We observe that, despite the PL exhibiting good mode control ability for the LMA fiber amplifier, the beam quality of the LP₀₁ mode and the purity of the LP₁₁ mode appeared to undergo a certain degradation phenomenon with the increase of pump power. The decrease of beam quality and mode purity is primarily attributed to the transverse spatial-hole burning effect and the spatial mode competition in the LMA fiber amplifiers. In the next step, the implementation of specialty fibers, such as tapered fibers, could be strategically employed to mitigate the transverse spatial-hole burning effect and consequently enhance the mode purity^[37^,38^].

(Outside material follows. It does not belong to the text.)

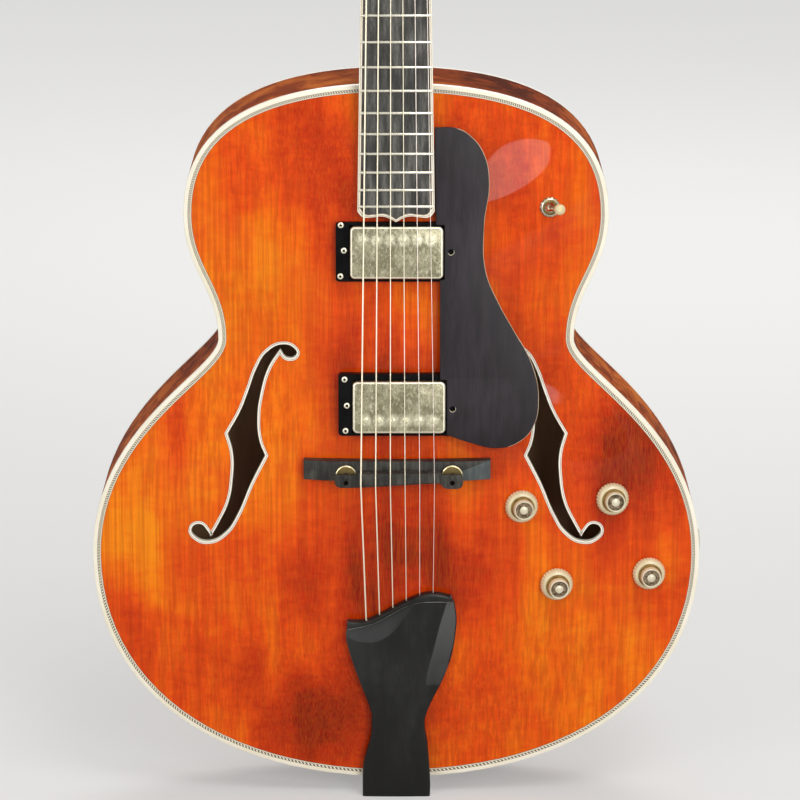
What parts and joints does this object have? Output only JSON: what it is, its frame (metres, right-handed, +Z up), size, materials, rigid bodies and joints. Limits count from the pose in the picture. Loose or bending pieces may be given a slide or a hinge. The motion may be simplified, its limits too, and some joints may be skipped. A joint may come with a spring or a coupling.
{
  "type": "hollow-body electric guitar",
  "caption": "Arched-top hollow-body electric guitar with f-holes, two pickups, floating wooden bridge and tailpiece, and a bound neck with tuning machines.",
  "frame": {"origin": "where the end pin's axis crosses the rim at the tail end of the body, midway between the top and back", "axes": "+Z up the neck along the body's centre line, -Y out of the top (front), +X towards the treble side"},
  "size_m": [0.4586, 0.1487, 1.0823],
  "materials": {
    "spruce_top": "high gloss lacquer, red to orange burst over spruce",
    "maple_body": "high gloss lacquer, dark red-brown",
    "cream_binding": "gloss",
    "spruce_inside": "bare, sanded",
    "mahogany_neck": "gloss lacquer, dark red-brown",
    "ebony": "satin",
    "guard_wood": "satin",
    "bone": "smooth",
    "steel": "plain",
    "nickel": "aged nickel plate",
    "brass": "plain",
    "bronze_string": "wound wire",
    "black_plastic": "satin",
    "cream_plastic": "gloss",
    "pearloid_key": "gloss"
  },
  "bodies": {
    "guitar": {"back_binding": "cream_binding", "back_plate": "maple_body", "bridge_base": "ebony", "end_pin": "bone", "fretboard": "ebony", "fretboard_binding": "cream_binding", "headstock_veneer": "ebony", "neck": "mahogany_neck", "neck_block": "spruce_inside", "nut": "bone", "output_jack": "nickel", "pickguard": "guard_wood", "pickguard_support": "nickel", "pickup_ring_bridge": "black_plastic", "pickup_ring_neck": "black_plastic", "pot_bridge_tone": "steel", "pot_bridge_volume": "steel", "pot_neck_tone": "steel", "pot_neck_volume": "steel", "rim": "maple_body", "string_1": "bronze_string", "string_2": "bronze_string", "string_3": "bronze_string", "string_4": "bronze_string", "string_5": "bronze_string", "string_6": "bronze_string", "switch_body": "nickel", "tail_block": "spruce_inside", "tail_bracket": "nickel", "tailpiece": "ebony", "tone_bar_bass": "spruce_inside", "tone_bar_treble": "spruce_inside", "top_binding": "cream_binding", "top_plate": "spruce_top", "truss_rod": "steel", "truss_rod_cover": "cream_plastic", "tuner_plate_bass": "nickel", "tuner_plate_treble": "nickel"},
    "bridge_saddle": {"bridge_saddle": "ebony"},
    "bridge_wheel_bass": {"bridge_wheel_bass": "brass"},
    "bridge_wheel_treble": {"bridge_wheel_treble": "brass"},
    "switch_lever": {"switch_lever": "cream_plastic"},
    "pickup_neck": {"pickup_neck": "nickel"},
    "pickup_bridge": {"pickup_bridge": "nickel"},
    "knob_neck_volume": {"knob_neck_volume": "cream_plastic"},
    "knob_neck_tone": {"knob_neck_tone": "cream_plastic"},
    "knob_bridge_volume": {"knob_bridge_volume": "cream_plastic"},
    "knob_bridge_tone": {"knob_bridge_tone": "cream_plastic"},
    "tuner_key_bass_1": {"tuner_key_bass_1": "pearloid_key"},
    "tuner_key_bass_2": {"tuner_key_bass_2": "pearloid_key"},
    "tuner_key_bass_3": {"tuner_key_bass_3": "pearloid_key"},
    "tuner_key_treble_1": {"tuner_key_treble_1": "pearloid_key"},
    "tuner_key_treble_2": {"tuner_key_treble_2": "pearloid_key"},
    "tuner_key_treble_3": {"tuner_key_treble_3": "pearloid_key"},
    "tuner_post_bass_1": {"tuner_post_bass_1": "nickel"},
    "tuner_post_bass_2": {"tuner_post_bass_2": "nickel"},
    "tuner_post_bass_3": {"tuner_post_bass_3": "nickel"},
    "tuner_post_treble_1": {"tuner_post_treble_1": "nickel"},
    "tuner_post_treble_2": {"tuner_post_treble_2": "nickel"},
    "tuner_post_treble_3": {"tuner_post_treble_3": "nickel"}
  },
  "joints": [
    {"name": "neck_volume_turn", "type": "hinge", "parent": "guitar", "child": "knob_neck_volume", "pos_m": [0.0931, -0.05696, 0.2188], "axis": [0.1197, -0.9928, 0.0103], "range_deg": [-150, 150]},
    {"name": "neck_tone_turn", "type": "hinge", "parent": "guitar", "child": "knob_neck_tone", "pos_m": [0.1612, -0.04766, 0.2218], "axis": [0.1427, -0.9886, 0.0481], "range_deg": [-150, 150]},
    {"name": "bridge_volume_turn", "type": "hinge", "parent": "guitar", "child": "knob_bridge_volume", "pos_m": [0.1199, -0.05313, 0.1575], "axis": [0.1248, -0.9914, -0.0392], "range_deg": [-150, 150]},
    {"name": "bridge_tone_turn", "type": "hinge", "parent": "guitar", "child": "knob_bridge_tone", "pos_m": [0.1896, -0.04448, 0.1632], "axis": [0.0886, -0.996, -0.0095], "range_deg": [-150, 150]},
    {"name": "pickup_select", "type": "hinge", "parent": "guitar", "child": "switch_lever", "pos_m": [0.11277, -0.04501, 0.44315], "axis": [-0.007, 0.0536, 0.9985], "range_deg": [-34, 0]},
    {"name": "key_bass_1", "type": "hinge", "parent": "guitar", "child": "tuner_key_bass_1", "pos_m": [-0.0245, 0.01729, 0.94351], "axis": [-1, 0, 0], "continuous": true},
    {"name": "key_bass_2", "type": "hinge", "parent": "guitar", "child": "tuner_key_bass_2", "pos_m": [-0.0245, 0.03064, 0.98228], "axis": [-1, 0, 0], "continuous": true},
    {"name": "key_bass_3", "type": "hinge", "parent": "guitar", "child": "tuner_key_bass_3", "pos_m": [-0.0245, 0.04399, 1.02104], "axis": [-1, 0, 0], "continuous": true},
    {"name": "key_treble_1", "type": "hinge", "parent": "guitar", "child": "tuner_key_treble_1", "pos_m": [0.0245, 0.01729, 0.94351], "axis": [1, 0, 0], "continuous": true},
    {"name": "key_treble_2", "type": "hinge", "parent": "guitar", "child": "tuner_key_treble_2", "pos_m": [0.0245, 0.03064, 0.98228], "axis": [1, 0, 0], "continuous": true},
    {"name": "key_treble_3", "type": "hinge", "parent": "guitar", "child": "tuner_key_treble_3", "pos_m": [0.0245, 0.04399, 1.02104], "axis": [1, 0, 0], "continuous": true},
    {"name": "post_bass_1", "type": "hinge", "parent": "guitar", "child": "tuner_post_bass_1", "pos_m": [-0.0245, -0.00279, 0.9408], "axis": [0, -0.9455, 0.3256], "continuous": true},
    {"name": "post_bass_2", "type": "hinge", "parent": "guitar", "child": "tuner_post_bass_2", "pos_m": [-0.0245, 0.01056, 0.97957], "axis": [0, -0.9455, 0.3256], "continuous": true},
    {"name": "post_bass_3", "type": "hinge", "parent": "guitar", "child": "tuner_post_bass_3", "pos_m": [-0.0245, 0.02391, 1.01833], "axis": [0, -0.9455, 0.3256], "continuous": true},
    {"name": "post_treble_1", "type": "hinge", "parent": "guitar", "child": "tuner_post_treble_1", "pos_m": [0.0245, -0.00279, 0.9408], "axis": [0, -0.9455, 0.3256], "continuous": true},
    {"name": "post_treble_2", "type": "hinge", "parent": "guitar", "child": "tuner_post_treble_2", "pos_m": [0.0245, 0.01056, 0.97957], "axis": [0, -0.9455, 0.3256], "continuous": true},
    {"name": "post_treble_3", "type": "hinge", "parent": "guitar", "child": "tuner_post_treble_3", "pos_m": [0.0245, 0.02391, 1.01833], "axis": [0, -0.9455, 0.3256], "continuous": true},
    {"name": "neck_pickup_height", "type": "slide", "parent": "guitar", "child": "pickup_neck", "axis": [0, -0.9962, 0.0872], "range_m": [-0.002, 0.001]},
    {"name": "bridge_pickup_height", "type": "slide", "parent": "guitar", "child": "pickup_bridge", "axis": [0, -0.9962, 0.0872], "range_m": [-0.002, 0.001]},
    {"name": "saddle_height", "type": "slide", "parent": "guitar", "child": "bridge_saddle", "axis": [0, -1, 0], "range_m": [-0.0012, 0.0015], "deforming": ["string_1", "string_2", "string_3", "string_4", "string_5", "string_6"]},
    {"name": "bass_wheel_turn", "type": "hinge", "parent": "bridge_saddle", "child": "bridge_wheel_bass", "pos_m": [-0.037, -0.042, 0.24648], "axis": [0, -1, 0], "range_deg": [-541, 676]},
    {"name": "treble_wheel_turn", "type": "hinge", "parent": "bridge_saddle", "child": "bridge_wheel_treble", "pos_m": [0.0415, -0.042, 0.24648], "axis": [0, -1, 0], "range_deg": [-541, 676]}
  ],
  "couplings": [
    {"joint": "bass_wheel_turn", "follows": "saddle_height", "rad_per_m": 7854},
    {"joint": "treble_wheel_turn", "follows": "saddle_height", "rad_per_m": 7854},
    {"joint": "post_bass_1", "follows": "key_bass_1", "ratio": 0.071429},
    {"joint": "post_bass_2", "follows": "key_bass_2", "ratio": 0.071429},
    {"joint": "post_bass_3", "follows": "key_bass_3", "ratio": 0.071429},
    {"joint": "post_treble_1", "follows": "key_treble_1", "ratio": -0.071429},
    {"joint": "post_treble_2", "follows": "key_treble_2", "ratio": -0.071429},
    {"joint": "post_treble_3", "follows": "key_treble_3", "ratio": -0.071429}
  ]
}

In this work, we demonstrate mode-adaptive control of a kilowatt-level LMA fiber laser, in which a 5×1 PL is used as a mode converter to generate the FM and HOMs. Consequently, for the LP₀₁ mode control, a total of 1007 W output power with 18 GHz linewidth is obtained with a slope efficiency of 73%. We also achieve a stable LP₁₁ mode output with an output power of 219 W and a high optical conversion efficiency of 75%. The application of the few-port PL in mode-adaptive control of an LMA fiber laser exhibits significant potential for high-power operation of a specific mode in fiber lasers.